• **Information shown**
■ ■ ■ ■ ■
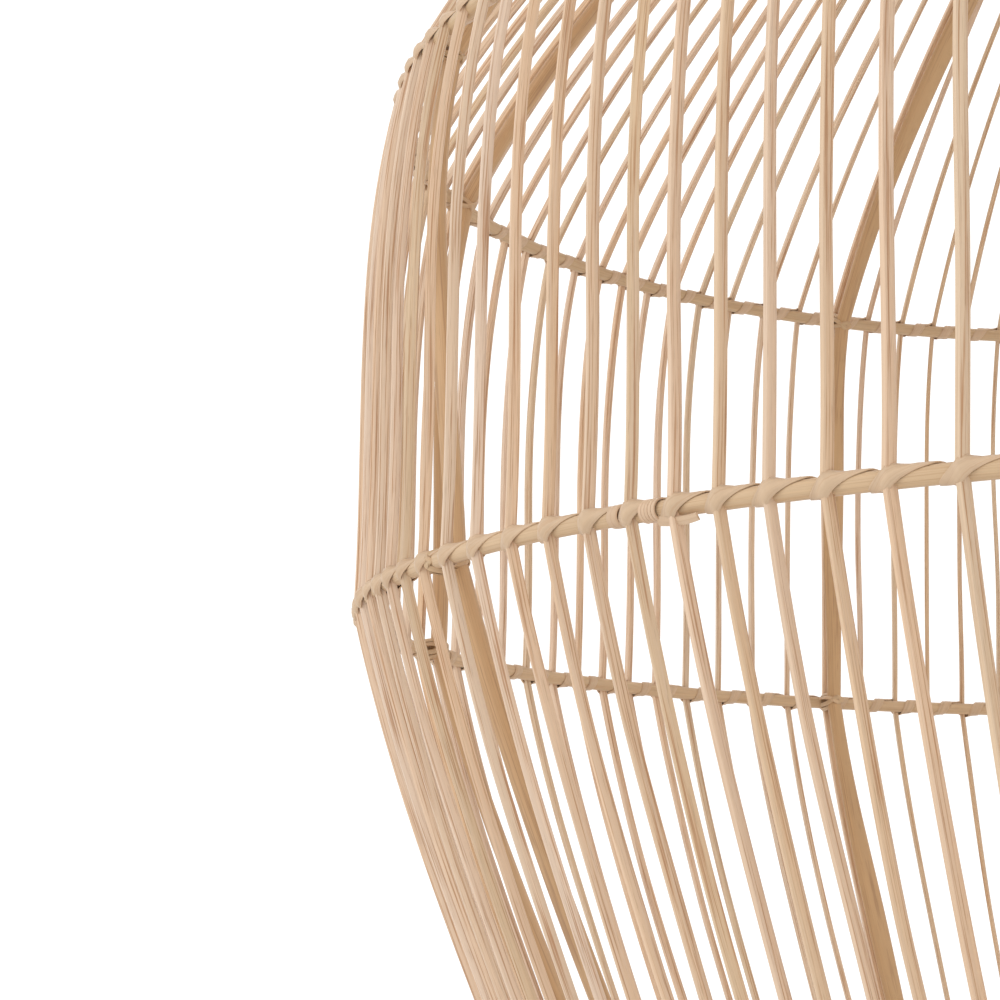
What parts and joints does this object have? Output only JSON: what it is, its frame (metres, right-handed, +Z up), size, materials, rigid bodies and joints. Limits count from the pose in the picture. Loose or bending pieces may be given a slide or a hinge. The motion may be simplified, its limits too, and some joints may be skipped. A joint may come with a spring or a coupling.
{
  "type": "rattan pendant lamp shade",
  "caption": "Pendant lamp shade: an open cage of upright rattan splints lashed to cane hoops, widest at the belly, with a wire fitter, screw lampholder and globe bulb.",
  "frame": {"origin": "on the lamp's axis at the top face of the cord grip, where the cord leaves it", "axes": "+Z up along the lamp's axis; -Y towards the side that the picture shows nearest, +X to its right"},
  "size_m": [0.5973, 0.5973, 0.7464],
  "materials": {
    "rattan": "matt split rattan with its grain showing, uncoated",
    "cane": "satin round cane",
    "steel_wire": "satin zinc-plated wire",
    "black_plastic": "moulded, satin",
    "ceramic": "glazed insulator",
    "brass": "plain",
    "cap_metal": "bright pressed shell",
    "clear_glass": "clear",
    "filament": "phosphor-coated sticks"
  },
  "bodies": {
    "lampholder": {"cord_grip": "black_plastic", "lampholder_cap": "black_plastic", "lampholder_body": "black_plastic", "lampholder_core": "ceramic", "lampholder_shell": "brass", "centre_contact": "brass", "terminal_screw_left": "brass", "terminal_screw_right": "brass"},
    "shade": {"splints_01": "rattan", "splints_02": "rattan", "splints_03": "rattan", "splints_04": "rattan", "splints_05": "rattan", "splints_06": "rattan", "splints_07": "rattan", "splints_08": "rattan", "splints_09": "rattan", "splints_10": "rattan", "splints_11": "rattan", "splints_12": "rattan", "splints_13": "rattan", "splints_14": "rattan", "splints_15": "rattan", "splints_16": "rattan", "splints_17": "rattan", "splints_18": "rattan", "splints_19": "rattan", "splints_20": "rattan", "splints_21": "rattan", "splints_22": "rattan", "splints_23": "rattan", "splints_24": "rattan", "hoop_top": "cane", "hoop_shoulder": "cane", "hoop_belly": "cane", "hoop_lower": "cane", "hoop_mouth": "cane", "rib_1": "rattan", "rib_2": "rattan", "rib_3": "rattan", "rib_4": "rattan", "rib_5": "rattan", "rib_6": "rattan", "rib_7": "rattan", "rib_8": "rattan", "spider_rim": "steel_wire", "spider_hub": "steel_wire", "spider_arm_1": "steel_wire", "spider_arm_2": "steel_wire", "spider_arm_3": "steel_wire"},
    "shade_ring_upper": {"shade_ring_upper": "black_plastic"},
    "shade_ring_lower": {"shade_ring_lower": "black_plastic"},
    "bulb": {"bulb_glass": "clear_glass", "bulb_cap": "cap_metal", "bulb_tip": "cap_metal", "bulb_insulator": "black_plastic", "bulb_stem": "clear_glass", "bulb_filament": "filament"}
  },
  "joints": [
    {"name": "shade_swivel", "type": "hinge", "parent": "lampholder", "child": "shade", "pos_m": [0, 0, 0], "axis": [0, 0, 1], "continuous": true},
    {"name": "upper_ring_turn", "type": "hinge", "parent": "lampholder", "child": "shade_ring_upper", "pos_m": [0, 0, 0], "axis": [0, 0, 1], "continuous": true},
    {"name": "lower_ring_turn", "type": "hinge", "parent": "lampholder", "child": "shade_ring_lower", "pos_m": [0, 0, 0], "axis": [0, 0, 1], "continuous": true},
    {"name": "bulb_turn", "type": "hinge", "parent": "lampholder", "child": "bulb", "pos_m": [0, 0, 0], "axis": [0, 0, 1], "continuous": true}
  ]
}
■ ■ ■ ■ ■
Every line above should be written out again exactly as it stands.

• **Reply**
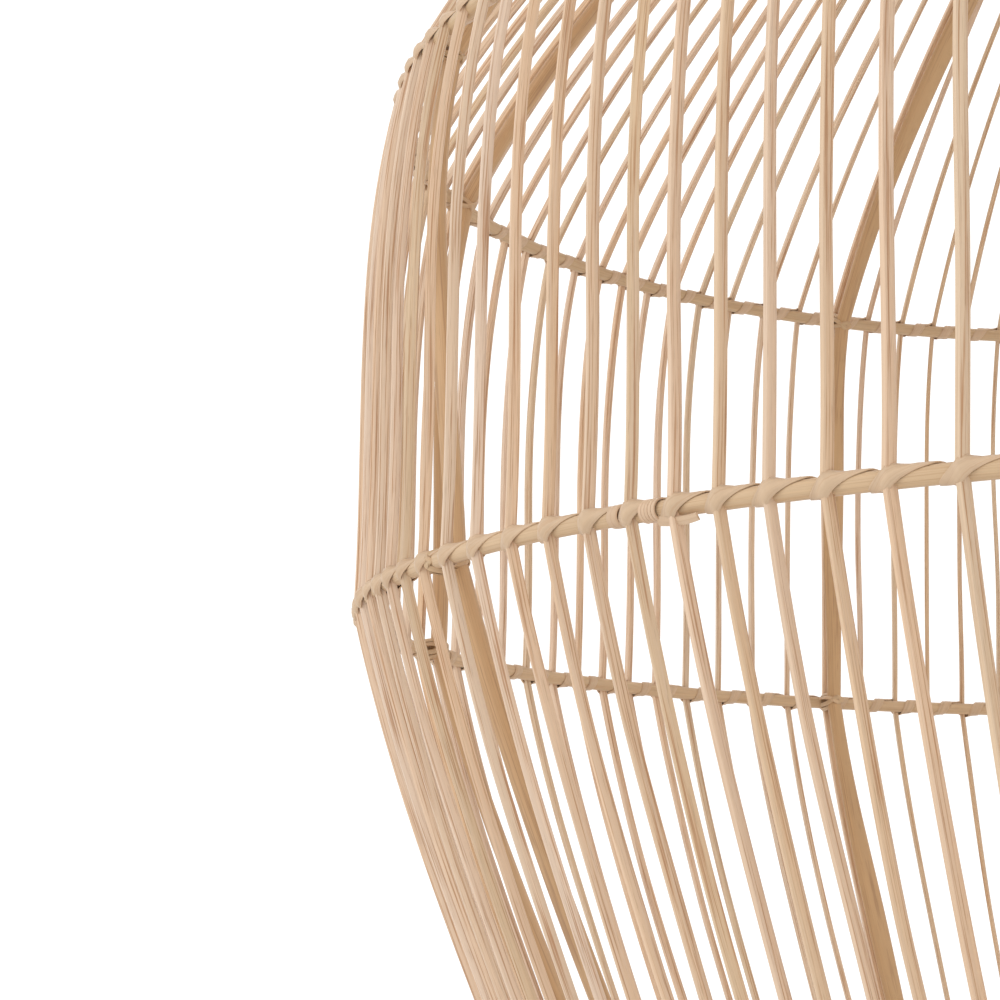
What parts and joints does this object have? Output only JSON: what it is, its frame (metres, right-handed, +Z up), size, materials, rigid bodies and joints. Limits count from the pose in the picture. Loose or bending pieces may be given a slide or a hinge. The motion may be simplified, its limits too, and some joints may be skipped. A joint may come with a spring or a coupling.
{
  "type": "rattan pendant lamp shade",
  "caption": "Pendant lamp shade: an open cage of upright rattan splints lashed to cane hoops, widest at the belly, with a wire fitter, screw lampholder and globe bulb.",
  "frame": {"origin": "on the lamp's axis at the top face of the cord grip, where the cord leaves it", "axes": "+Z up along the lamp's axis; -Y towards the side that the picture shows nearest, +X to its right"},
  "size_m": [0.5973, 0.5973, 0.7464],
  "materials": {
    "rattan": "matt split rattan with its grain showing, uncoated",
    "cane": "satin round cane",
    "steel_wire": "satin zinc-plated wire",
    "black_plastic": "moulded, satin",
    "ceramic": "glazed insulator",
    "brass": "plain",
    "cap_metal": "bright pressed shell",
    "clear_glass": "clear",
    "filament": "phosphor-coated sticks"
  },
  "bodies": {
    "lampholder": {"cord_grip": "black_plastic", "lampholder_cap": "black_plastic", "lampholder_body": "black_plastic", "lampholder_core": "ceramic", "lampholder_shell": "brass", "centre_contact": "brass", "terminal_screw_left": "brass", "terminal_screw_right": "brass"},
    "shade": {"splints_01": "rattan", "splints_02": "rattan", "splints_03": "rattan", "splints_04": "rattan", "splints_05": "rattan", "splints_06": "rattan", "splints_07": "rattan", "splints_08": "rattan", "splints_09": "rattan", "splints_10": "rattan", "splints_11": "rattan", "splints_12": "rattan", "splints_13": "rattan", "splints_14": "rattan", "splints_15": "rattan", "splints_16": "rattan", "splints_17": "rattan", "splints_18": "rattan", "splints_19": "rattan", "splints_20": "rattan", "splints_21": "rattan", "splints_22": "rattan", "splints_23": "rattan", "splints_24": "rattan", "hoop_top": "cane", "hoop_shoulder": "cane", "hoop_belly": "cane", "hoop_lower": "cane", "hoop_mouth": "cane", "rib_1": "rattan", "rib_2": "rattan", "rib_3": "rattan", "rib_4": "rattan", "rib_5": "rattan", "rib_6": "rattan", "rib_7": "rattan", "rib_8": "rattan", "spider_rim": "steel_wire", "spider_hub": "steel_wire", "spider_arm_1": "steel_wire", "spider_arm_2": "steel_wire", "spider_arm_3": "steel_wire"},
    "shade_ring_upper": {"shade_ring_upper": "black_plastic"},
    "shade_ring_lower": {"shade_ring_lower": "black_plastic"},
    "bulb": {"bulb_glass": "clear_glass", "bulb_cap": "cap_metal", "bulb_tip": "cap_metal", "bulb_insulator": "black_plastic", "bulb_stem": "clear_glass", "bulb_filament": "filament"}
  },
  "joints": [
    {"name": "shade_swivel", "type": "hinge", "parent": "lampholder", "child": "shade", "pos_m": [0, 0, 0], "axis": [0, 0, 1], "continuous": true},
    {"name": "upper_ring_turn", "type": "hinge", "parent": "lampholder", "child": "shade_ring_upper", "pos_m": [0, 0, 0], "axis": [0, 0, 1], "continuous": true},
    {"name": "lower_ring_turn", "type": "hinge", "parent": "lampholder", "child": "shade_ring_lower", "pos_m": [0, 0, 0], "axis": [0, 0, 1], "continuous": true},
    {"name": "bulb_turn", "type": "hinge", "parent": "lampholder", "child": "bulb", "pos_m": [0, 0, 0], "axis": [0, 0, 1], "continuous": true}
  ]
}